Something worth noting is Paperhouse‘s interpretation of the dream space, which I found quite compelling, unique, and fascinating in a few ways. I’ve read some reviews by intelligent people who call it too dull in the way it represent’s a child’s imagination and I see where they’re coming from. The filmmakers have gone to great pains to represent this fantasy world as an empty space to be filled, and the reason for that is that this isn’t the child’s imagination. It’s some liminal fantasy space that the child’s imagination slowly fills with stuff as soon as she gives it form in the shape of a drawing. What she doesn’t draw, the film doesn’t include, as made quite pointed when a child that our protagonist draws can’t walk because she didn’t draw him legs. This sense of emptiness and plainness actually really well compliments the emotional tone of the film. Our child protagonist is unhappy, her father is absent and she doesn’t get along with her mother and she’s suffering from a very severe illness. Fans of Lars von Trier’s Melancholia, (a film that I personally dislike for different reasons), will recognise the artistic idea of a character’s own depression depressing their view of the world around them, infecting their own brain and the way they understand and imagine things. It is very accurate to what depression actually feels like to live with. I’ve also read takes that say that it’s anti-escapism, which it might be but I don’t think it is, but it’s not really about the limitations of escapist imagination per se. It is very directly about imagination being powerful enough to transcend the physical space and link two minds that are in pain. It’s quite beautiful and nearly schmaltzy when put that way. Yes there is darkness, but only so much as there is darkness in all of us, which is really where the horror comes from. It is even handed in the way it shows how your own mind and imagination produces joy and creativity and alliance but also has dangers, perverse abstractions of our fears lying in wait. Which is very honest in my opinion. While the text of the film is very ambiguous about how much of the world of the dream is informed by reality and how much is informed by paranoia infecting imagination, once viewed through this lens and understanding of the world the film conjures, it all makes much more sense. 

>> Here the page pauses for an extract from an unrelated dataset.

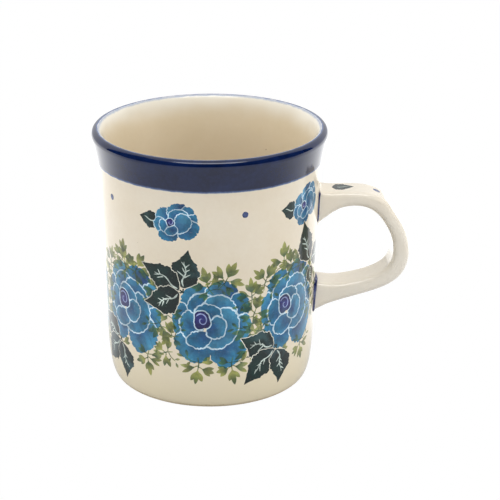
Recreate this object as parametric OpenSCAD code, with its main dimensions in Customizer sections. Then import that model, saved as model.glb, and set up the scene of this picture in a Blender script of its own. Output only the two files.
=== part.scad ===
// Straight-sided stoneware mug with a strap handle.
// The cup stands on the table at z = 0, its axis is the Z axis and the
// handle points to +X. All sizes are in millimetres.

/* [Cup] */
// Height from the table to the top of the lip
mug_h = 90; // [82:1:100]
// Outside radius at the widest point of the flared lip
rim_r = 40.4; // [39.6:0.1:42]
// Outside radius just below the painted band
neck_r = 38.2; // [37.4:0.1:39]
// Outside radius where the heel curve starts
heel_r = 36.6; // [36:0.1:37.2]
// Outside radius of the ring that the cup stands on
foot_r = 33.5; // [32:0.1:34.5]
// Width of the standing ring
foot_w = 3.6; // [3:0.1:5]
// Height of the hollow under the floor, inside the standing ring
foot_recess = 2.2; // [1.5:0.1:3]
// Whole thickness of the glazed wall
wall_t = 4; // [3.6:0.1:4.6]
// Height of the inside floor above the table
floor_z = 7; // [6:0.1:8.5]

/* [Rim band] */
// Height of the painted band, from its lower edge to the top of the lip
band_h = 11.3; // [8:0.1:14]

/* [Glaze] */
// Thickness of the fired glaze coat
glaze_t = 0.35; // [0.3:0.01:0.45]
// Height of the bare clay left above the table so the foot doesn't stick in the kiln
bare_h = 1.2; // [0.8:0.1:1.8]

/* [Handle] */
// Furthest point of the handle from the axis of the cup
handle_reach = 69; // [66:0.5:72]
// Width of the strap, across the handle
strap_w = 12.7; // [11:0.1:14.5]
// Thickness of the strap at the grip
strap_t = 5.2; // [4.8:0.1:6]
// Height of the root of the upper arm
root_hi = 12; // [11:0.1:13]
// Height of the root of the lower arm
root_lo = 10.6; // [9.5:0.1:11.5]
// Rounding of the strap's long edges
edge_r = 2.1; // [1.6:0.1:2.4]
// Thickness of the luting slip between the handle and the wall
slip_t = 0.6; // [0.5:0.05:0.8]

/* [Hidden] */
$fn = 64;

bare_clay = [0.79, 0.70, 0.58];
cream     = [0.91, 0.88, 0.81];
cobalt    = [0.14, 0.16, 0.36];
slip_col  = [0.86, 0.82, 0.74];

// ---- small vector helpers ----
function bez2(a, b, c, t) = (1-t)*(1-t)*a + 2*t*(1-t)*b + t*t*c;
function bez3(a, b, c, d, t) =
    pow(1-t,3)*a + 3*pow(1-t,2)*t*b + 3*(1-t)*t*t*c + pow(t,3)*d;
function unit(v) = v / norm(v);
function left(v) = [-v[1], v[0]];

// ---- glazed outside of the cup, from the foot up to the lip ----
lip_r  = wall_t/2;                  // rounding of the lip's outside
lip_c  = [rim_r - lip_r, mug_h - lip_r];
band_z = mug_h - band_h;
heel_z = 18.5;
flare_z = band_z - 5.7;             // where the wall starts to flare
mid    = [(neck_r + heel_r)/2 - 0.1, (flare_z + heel_z)*0.49];
slope  = (neck_r - 0.13 - heel_r) / (flare_z - heel_z);
n_heel = 12; n_flare = 6; n_lip = 11;
lip_from = -15;                     // angle at which the flare runs into the lip
flare_0 = [neck_r - 0.13, flare_z];
flare_1 = lip_c + lip_r*[cos(lip_from), sin(lip_from)];
flare_h = flare_1[1] - flare_0[1];
// Radius of the flare as a smooth function of height, t from 0 to 1
function flare(t) = [
    (2*t*t*t - 3*t*t + 1)*flare_0[0] + (t*t*t - 2*t*t + t)*flare_h*slope
    + (3*t*t - 2*t*t*t)*flare_1[0] - (t*t*t - t*t)*flare_h*tan(lip_from),
    flare_0[1] + t*flare_h];
t_band = (band_z - flare_z)/flare_h;

outer_pts = concat(
    [for (i = [0:n_heel]) bez3([foot_r, 0], [foot_r + 1.1, 0],
        [heel_r - slope*heel_z*0.86, heel_z*0.14], [heel_r, heel_z], i/n_heel)],
    [mid, flare_0],
    [for (i = [1:3]) flare(t_band*i/3)],
    [for (i = [1:n_flare]) flare(t_band + (1 - t_band)*i/n_flare)]);
lip_pts = [for (i = [1:n_lip]) let (a = lip_from + (90 - lip_from)*i/n_lip)
    lip_c + lip_r*[cos(a), sin(a)]];

// ---- glazed inside, from the lip down to the middle of the floor ----
in_neck  = neck_r - wall_t + 0.1;
in_heel  = heel_r - wall_t - 0.3;
floor_br = 9;                       // rounding where the wall meets the floor
inner_pts = concat(
    [for (i = [1:12]) let (t = pow(i/12, 1.25)) bez3([lip_c[0], mug_h],
        [lip_c[0] - 0.9*lip_r, mug_h], [in_neck + 0.65, band_z + 5.8],
        [in_neck, band_z - 2.7], t)],
    [[(in_neck + in_heel)/2, (band_z + heel_z)/2 - 2]],
    [for (i = [0:10]) bez3([in_heel, floor_z + floor_br + 2], [in_heel - 0.25, floor_z + 3.2],
        [in_heel - 3.4, floor_z + 0.15], [in_heel - floor_br - 1, floor_z], i/10)],
    [[0, floor_z - 0.001]]);

glazed = concat(outer_pts, lip_pts, inner_pts);
last   = len(glazed) - 1;
i_band = n_heel + 5;                          // lower edge of the band
i_lip  = len(outer_pts) + n_lip + 1;          // where the band's paint ends inside

// Glaze thickness fades to nothing over the first steps above the bare foot
function coat(i) = glazed[i][1] < bare_h && i < 6 ? 0
    : i < 6 ? glaze_t * min(1, (glazed[i][1] - bare_h)/1.2 + 0.15) : glaze_t;
// Direction across the wall, out of the clay
function out_dir(i) = i == last ? [0, 1]
    : let (a = glazed[max(0, i-1)], b = glazed[i+1]) -left(unit(b - a));
// Clay surface under the glaze
clay = [for (i = [0:last]) i == last ? [0, floor_z - glaze_t]
    : glazed[i] - coat(i)*out_dir(i)];

// Last station that is still bare
i_bare = max([for (i = [0:n_heel]) if (coat(i) == 0) i]);

// A closed strip of coat between two stations of the profile
module coat_strip(i0, i1) {
    rotate_extrude($fn = 128)
        polygon(concat([for (i = [i0:i1]) glazed[i]],
            [for (i = [i1:-1:i0]) if (coat(i) > 0) clay[i]]));
}

// Everything within the outside of the cup grown by d: used to trim the handle
module cup_envelope(d) {
    rotate_extrude($fn = 128)
        polygon(concat([[0, 0]],
            [for (i = [0:len(outer_pts)-1]) clay[i] + [d, 0]],
            [[0, mug_h - lip_r]]));
}

// ---- handle centre line: a uniform cubic B-spline over hand-set stations ----
wall_x = (neck_r + heel_r)/2;
reach  = handle_reach - strap_t/2 - wall_x;   // centre-line reach past the wall
// each row: [share of the reach, height, thickness]
stations = [
    [-0.28, 60.4, root_hi + 4.0],
    [-0.05, 62.3, root_hi + 1.2],
    [ 0.10, 63.2, 8.1],
    [ 0.27, 64.6, strap_t],
    [ 0.54, 64.9, strap_t - 0.4],
    [ 0.74, 62.4, strap_t + 0.7],
    [ 0.82, 58.8, strap_t - 0.8],
    [ 0.98, 52.0, strap_t],
    [ 1.02, 43.2, strap_t + 0.3],
    [ 0.94, 37.6, strap_t + 0.8],
    [ 0.74, 33.5, strap_t - 0.2],
    [ 0.27, 30.0, strap_t + 0.4],
    [ 0.07, 29.4, 8.4],
    [-0.10, 28.5, root_lo + 1.8],
    [-0.30, 28.3, root_lo + 3.2]];
n_st = len(stations);
per  = 4;                                     // rings between stations
function st(i) = let (s = stations[i]) [wall_x + s[0]*reach, s[1], s[2]];
function bsp(a, b, c, d, t) =
    (pow(1-t,3)*a + (3*t*t*t - 6*t*t + 4)*b + (-3*t*t*t + 3*t*t + 3*t + 1)*c + t*t*t*d)/6;
line3 = [for (i = [0:n_st-4]) for (k = [0:per-1])
            bsp(st(i), st(i+1), st(i+2), st(i+3), k/per),
         bsp(st(n_st-4), st(n_st-3), st(n_st-2), st(n_st-1), 1)];
n_ring = len(line3);
function along(i) = let (a = line3[max(0, i-1)], b = line3[min(n_ring-1, i+1)])
    unit([b[0]-a[0], b[1]-a[1]]);

// Rounded strap section: five points round each corner, listed anticlockwise
q = 5;
function corner(w, t, r, k, j) =
    let (sx = (k == 0 || k == 3) ? 1 : -1, sy = k < 2 ? 1 : -1, a = 90*k + 90*j/(q-1))
    [sx*(w/2 - r) + r*cos(a), sy*(t/2 - r) + r*sin(a)];
function section(w, t, r) = [for (k = [0:3]) for (j = [0:q-1]) corner(w, t, r, k, j)];
n_sec = 4*q;

module strap(grow) {
    pts = [for (i = [0:n_ring-1])
        let (c = line3[i], d = along(i), n = left(d), t = c[2] + 2*grow, w = strap_w + 2*grow)
        for (p = section(w, t, min(edge_r + grow, t/2 - 0.2)))
            [c[0] + n[0]*p[1], p[0], c[1] + n[1]*p[1]]];
    sides = [for (i = [0:n_ring-2]) for (j = [0:n_sec-1])
        let (a = i*n_sec + j, b = i*n_sec + (j+1)%n_sec)
        [a, a + n_sec, b + n_sec, b]];
    polyhedron(points = pts, convexity = 6, faces = concat(sides,
        [[for (j = [0:n_sec-1]) j]],
        [[for (j = [n_sec-1:-1:0]) (n_ring-1)*n_sec + j]]));
}

// ---- footprint of each slip joint, seen along X ----
pad_hi_z = 62.5; pad_lo_z = 29.1;
function rounded(w, h, r) = [for (k = [0:3]) for (j = [0:6])
    let (sx = (k == 0 || k == 3) ? 1 : -1, sy = k < 2 ? 1 : -1, a = 90*k + 15*j)
    [sx*(w/2 - r) + r*cos(a), sy*(h/2 - r) + r*sin(a)]];
module footprint(z0, w, h) {
    translate([30, 0, z0]) rotate([90, 0, 90])
        linear_extrude(12) polygon(rounded(w, h, 3));
}
module slip_pad(z0, h) {
    intersection() {
        footprint(z0, strap_w + 1.8, h + 1.8);
        difference() { cup_envelope(slip_t); cup_envelope(0); }
    }
}

// ---- sub-parts ----
module cup_body() {
    color(bare_clay) rotate_extrude($fn = 128)
        polygon(concat([[0, foot_recess], [foot_r - foot_w - 1.2, foot_recess],
            [foot_r - foot_w, 0.4], [foot_r - foot_w + 0.5, 0]],
            [for (i = [0:last]) clay[i]]));
}
module handle() {
    color(bare_clay) difference() { strap(-glaze_t); cup_envelope(slip_t); }
}
module upper_slip_joint() { color(slip_col) slip_pad(pad_hi_z, root_hi); }
module lower_slip_joint() { color(slip_col) slip_pad(pad_lo_z, root_lo); }
module outer_glaze() {
    color(cream) difference() {
        coat_strip(i_bare, i_band);
        footprint(pad_hi_z, strap_w + 1.8, root_hi + 1.8);
        footprint(pad_lo_z, strap_w + 1.8, root_lo + 1.8);
    }
}
module inner_glaze() { color(cream) coat_strip(i_lip, last); }
module rim_band() { color(cobalt) coat_strip(i_band, i_lip); }
module handle_glaze() {
    color(cream) difference() { strap(0); strap(-glaze_t); cup_envelope(slip_t); }
}

cup_body();
handle();
upper_slip_joint();
lower_slip_joint();
outer_glaze();
inner_glaze();
rim_band();
handle_glaze();
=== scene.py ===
# Polish stoneware mug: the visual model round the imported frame.
# Everything is built by rule in millimetres and scaled to metres at the end.
import bpy
import math
import numpy as np
from mathutils import Vector, Matrix
from mathutils.geometry import delaunay_2d_cdt

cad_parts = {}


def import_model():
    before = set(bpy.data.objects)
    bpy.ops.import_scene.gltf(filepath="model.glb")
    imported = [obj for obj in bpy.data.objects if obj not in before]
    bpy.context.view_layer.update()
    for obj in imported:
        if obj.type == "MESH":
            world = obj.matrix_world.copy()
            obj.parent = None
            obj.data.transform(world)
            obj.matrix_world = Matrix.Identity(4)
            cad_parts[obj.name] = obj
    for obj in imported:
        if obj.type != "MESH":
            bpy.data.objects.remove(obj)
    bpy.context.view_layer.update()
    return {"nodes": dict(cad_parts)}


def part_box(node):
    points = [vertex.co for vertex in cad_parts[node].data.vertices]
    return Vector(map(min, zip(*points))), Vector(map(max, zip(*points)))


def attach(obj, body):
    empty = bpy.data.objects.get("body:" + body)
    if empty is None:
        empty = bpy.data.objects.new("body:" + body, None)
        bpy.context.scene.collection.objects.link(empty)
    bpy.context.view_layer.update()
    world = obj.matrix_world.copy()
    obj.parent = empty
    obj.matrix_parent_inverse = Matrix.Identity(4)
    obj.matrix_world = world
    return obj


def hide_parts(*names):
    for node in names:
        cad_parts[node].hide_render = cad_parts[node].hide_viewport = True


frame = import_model()
MM = 0.001

# ---------------------------------------------------------------------------
# The cup's profile, in millimetres: what a node's box shows comes from the
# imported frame, and the rest are the CAD part's own dimensions
# ---------------------------------------------------------------------------
def mm_box(name):
    """A node's lowest and highest corners in millimetres."""
    return [[1000 * float(v) for v in c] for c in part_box(name)]


def agree(what, packed, drawn):
    """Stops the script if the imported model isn't the one this is drawn for."""
    if abs(packed - drawn) > 0.3:
        raise SystemExit("%s: %.2f mm in the packed model, %.2f here" % (what, packed, drawn))


NECK_R, HEEL_R, FOOT_R = 38.2, 36.6, 33.5
FOOT_W, RECESS, WALL_T = 3.6, 2.2, 4.0
GLAZE, BARE = 0.35, 1.2
(_, _, band_lo), (rim_x, rim_y, band_hi) = mm_box("rim_band")
MUG_H, BAND_Z, RIM_R = round(band_hi, 1), round(band_lo, 1), round(max(rim_x, rim_y), 1)
FLOOR_Z = round(mm_box("inner_glaze")[0][2] + GLAZE, 1)
for what, packed, drawn in (("height", MUG_H, 90.0), ("band", BAND_Z, 78.7), ("rim", RIM_R, 40.4), ("floor", FLOOR_Z, 7.0)):
    agree(what, packed, drawn)
LIP_R = WALL_T / 2
LIP_C = (RIM_R - LIP_R, MUG_H - LIP_R)
RM = 37.4                      # radius at which the wall is unrolled
LOOP = 2 * math.pi * RM        # length of the unrolled wall


def bez(pts, n, ends=(True, True)):
    t = np.linspace(0, 1, n)
    p = [np.array(q, float) for q in pts]
    if len(p) == 3:
        out = [((1 - u) ** 2) * p[0] + 2 * u * (1 - u) * p[1] + u * u * p[2] for u in t]
    else:
        out = [((1 - u) ** 3) * p[0] + 3 * (1 - u) ** 2 * u * p[1] + 3 * (1 - u) * u * u * p[2] + u ** 3 * p[3] for u in t]
    out = np.array(out)
    return out[(0 if ends[0] else 1):(len(out) if ends[1] else -1)]


def hermite(p0, d0, p1, d1, n):
    """Curve from p0 to p1 whose r is a smooth function of z; d = dr/dz."""
    z = np.linspace(p0[1], p1[1], n)
    h = p1[1] - p0[1]
    t = (z - p0[1]) / h
    r = ((2 * t ** 3 - 3 * t ** 2 + 1) * p0[0] + (t ** 3 - 2 * t ** 2 + t) * h * d0
         + (-2 * t ** 3 + 3 * t ** 2) * p1[0] + (t ** 3 - t ** 2) * h * d1)
    return np.column_stack([r, z])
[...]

Bernard Rose would follow up the majestic and beguiling Paperhouse with a much more slick horror film that, despite challenging conventional wisdom on what American slashers could say and how they could be structured, has become an enduring classic. Candyman has the intelligent, mean slickness of Halloween and all the gore of Friday the 13th but for some reason hasn’t, until now, been held up to the status of those films, (despite being better).  Candyman has taken this time to reach the level of respect and appreciation it currently enjoys, in part, because it’s neither part of a directorial canon of study like Halloween or The Texas Chainsaw Massacre, or the progenitor for a hugely successful and long running franchise like Friday the 13th or Hellraiser. Despite revolutionising the way both slashers and ghost stories could behave, Candyman, until now, has been seen largely as a b tier slasher movie. Rose’s career did nothing to aid this. Soon after its release he helmed a big budget disaster in the form of Anna Karenina and he would continue to adapt Tolstoy in what looked to many like a desperate bid to capture what he had previously failed to so spectacularly, chasing his white whale, which to many critics put somewhat of a stain on his back catalogue of work, unfortunately. This is a shame because Paperhouse and Candyman speak to a masterful horror director we never really got to see the full fruition of, which to me is a real tragedy to cinema, a real shame. 

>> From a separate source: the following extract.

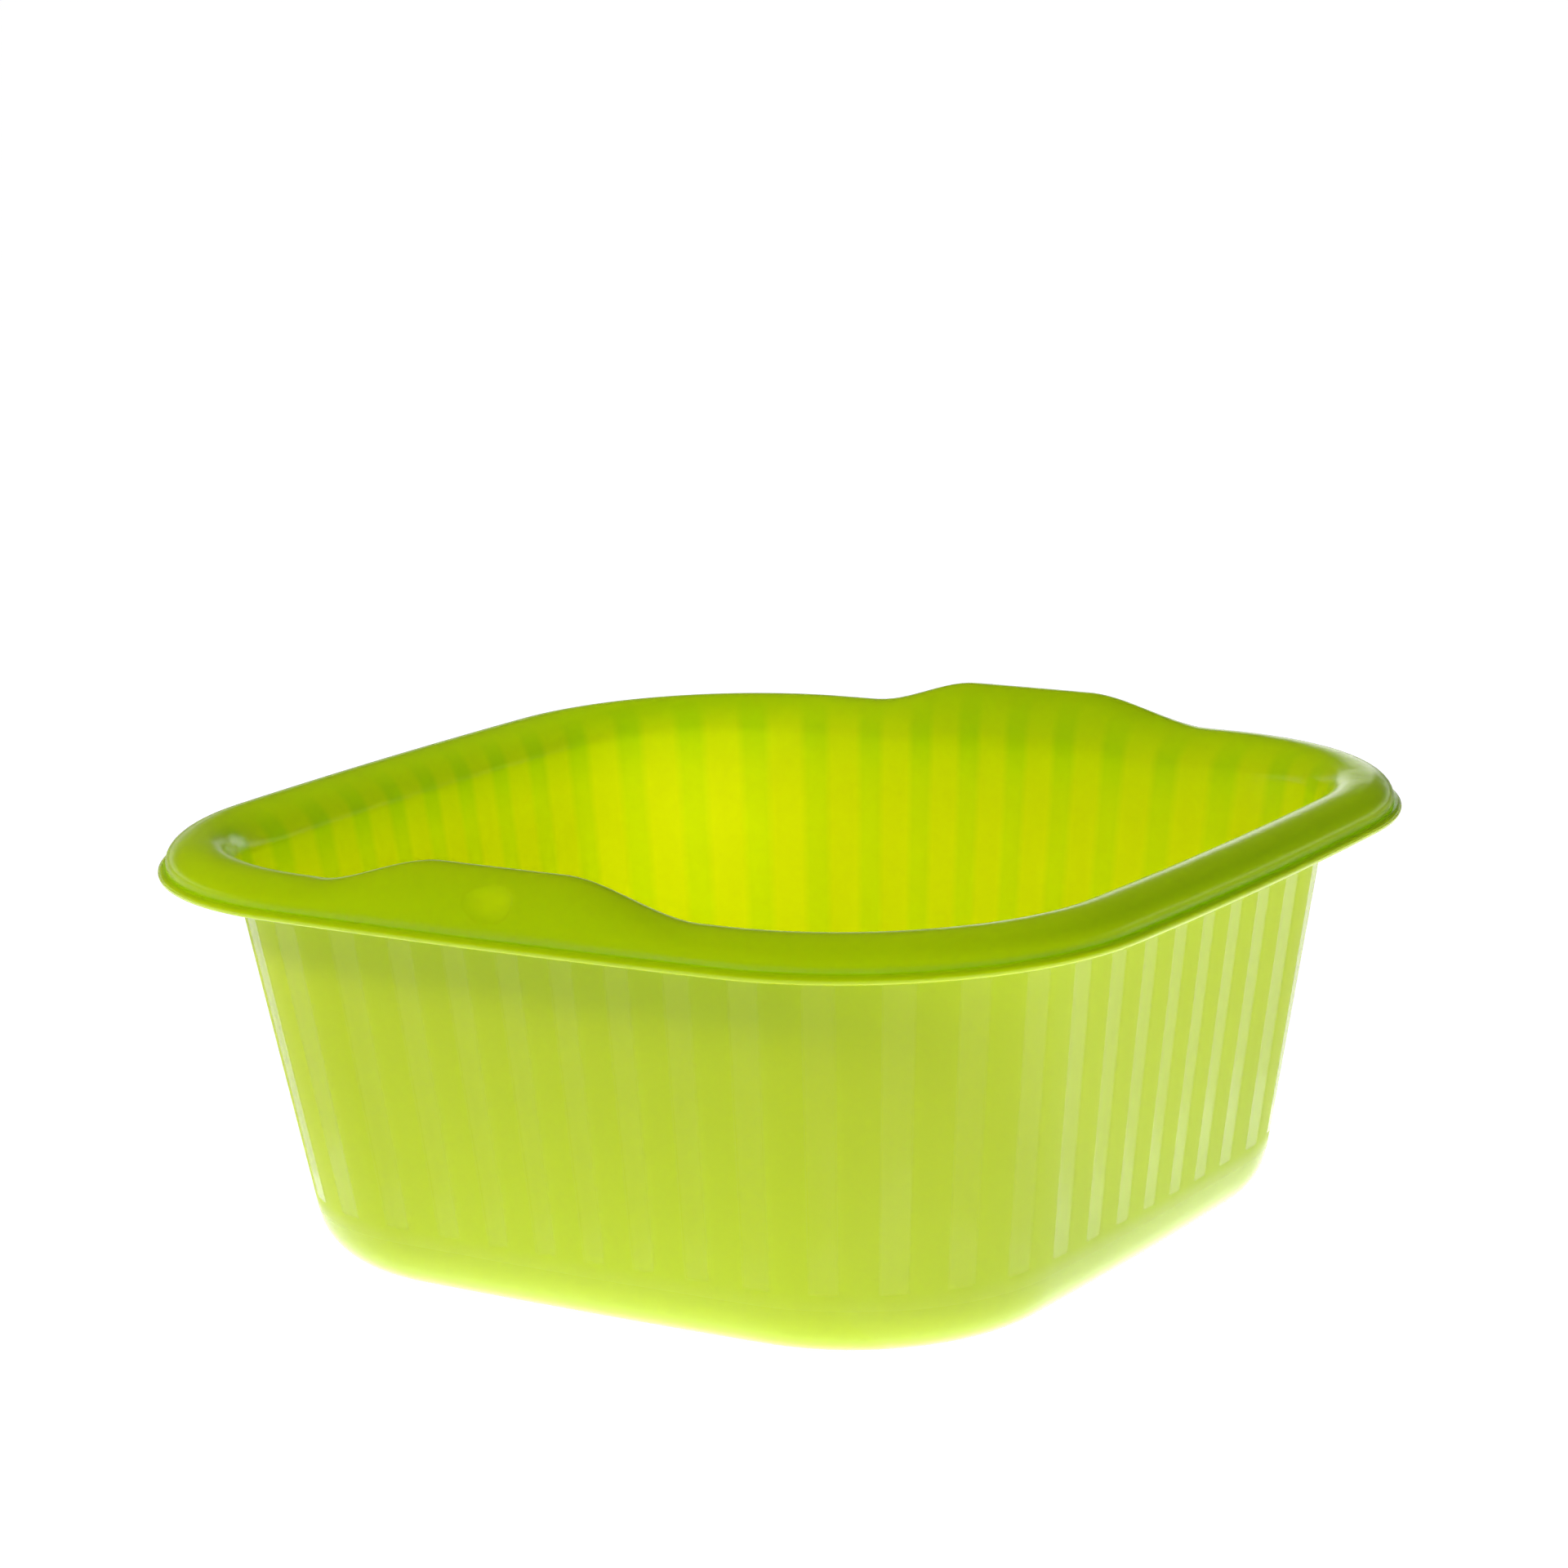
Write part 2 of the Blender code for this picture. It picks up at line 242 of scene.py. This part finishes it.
draw_quarter(quarter(crest_under, wall_point(ROLL_FOOT, 0.0), WALL_DRAFT, steps=10)[::-1], wall_plan)
draw_quarter(quarter(crest_under, inner_foot, leaning=0.0, steps=8)[1:], rim_plan)
draw(bead(steps=8), rim_plan)
first_of_skirt = len(section)
draw_quarter(quarter(crest, outer_foot, leaning=0.0, steps=12)[::-1], rim_plan)
first_inside = len(section)
draw_quarter(quarter(crest, wall_foot, WALL_DRAFT, steps=14)[1:], wall_plan)
draw(straight(section[-1], inner_fillet[-1], steps=8), wall_plan)
draw(inner_fillet[-2::-1] + [foot_edge + up, panel_edge + up], wall_plan)
draw([Vector((0.0, 0.0, PANEL_RISE + WALL_THICKNESS))], lambda point: (point.x, 0.0))

bpy.ops.object.select_all(action="DESELECT")
bpy.ops.mesh.primitive_plane_add(size=0.001, location=section[0])
basin = bpy.context.object
basin.name = "moulded_basin"
bpy.ops.object.transform_apply()
bpy.ops.object.mode_set(mode="EDIT")
bpy.ops.mesh.select_mode(type="VERT")
bpy.ops.mesh.select_all(action="SELECT")
bpy.ops.mesh.merge(type="CENTER")
for point, following in zip(section, section[1:]):
    bpy.ops.mesh.extrude_vertices_move(TRANSFORM_OT_translate={"value": following - point})
bpy.ops.object.mode_set(mode="OBJECT")

# Each point of the section keeps its number through the spin, to be found again on every copy.
numbers = basin.data.attributes.new("place_in_section", "INT", "POINT")
neighbours = {}
for edge in basin.data.edges:
    a, b = edge.vertices
    neighbours.setdefault(a, []).append(b)
    neighbours.setdefault(b, []).append(a)
ends = [vertex for vertex, beside in neighbours.items() if len(beside) == 1]
order = [min(ends, key=lambda vertex: basin.data.vertices[vertex].co.z)]
while len(order) < len(section):
    order.append(next(vertex for vertex in neighbours[order[-1]] if vertex not in order[-2:]))
for number, vertex in enumerate(order):
    numbers.data[vertex].value = number

bpy.ops.object.mode_set(mode="EDIT")
bpy.ops.mesh.select_all(action="SELECT")
bpy.ops.mesh.spin(
    steps=FLUTES * STEPS_PER_FLUTE, angle=2 * math.pi, center=(0.0, 0.0, 0.0), axis=(0.0, 0.0, 1.0)
)
bpy.ops.mesh.select_all(action="SELECT")
bpy.ops.mesh.remove_doubles(threshold=MERGE_WITHIN)
bpy.ops.mesh.normals_make_consistent(inside=False)
bpy.ops.object.mode_set(mode="OBJECT")


def read_places():
    """Where each point of the basin is, one row for each."""
    places = np.empty(len(basin.data.vertices) * 3)
    basin.data.vertices.foreach_get("co", places)
    return places.reshape(-1, 3)


def read_attribute(name, kind):
    """The attribute's value at each point of the basin."""
    values = np.empty(len(basin.data.vertices), dtype=kind)
    basin.data.attributes[name].data.foreach_get("value", values)
    return values


def write_attribute(name, values):
    """A new attribute with a value for each point of the basin."""
    attribute = basin.data.attributes.new(name, "FLOAT", "POINT")
    attribute.data.foreach_set("value", values.astype(np.float32))


# Drawn out from round to square: every point slides straight out or in, along its own direction.
# The directions are turned a little first, so that the flutes stand round their own middle.
place = read_places()
number = read_attribute("place_in_section", np.int32)
angle = np.arctan2(place[:, 1], place[:, 0])
shift = (PATTERN_MIDDLE[1] * np.cos(angle) - PATTERN_MIDDLE[0] * np.sin(angle)) / WALL_TOP_HALF
angle = angle + shift
corner, bow, lift = np.array(plan)[number].T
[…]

Paperhouse remains somewhat lost in the annals of slightly obscure British horror movies along with Dream Demon which we’ve covered previously in this column. Britain has a rich history of exciting horror films and they somewhat get lost in the shuffle. This particular film I think could speak very well to the concerns of young people and give then a riveting entry point into the world of horror and cult cinema.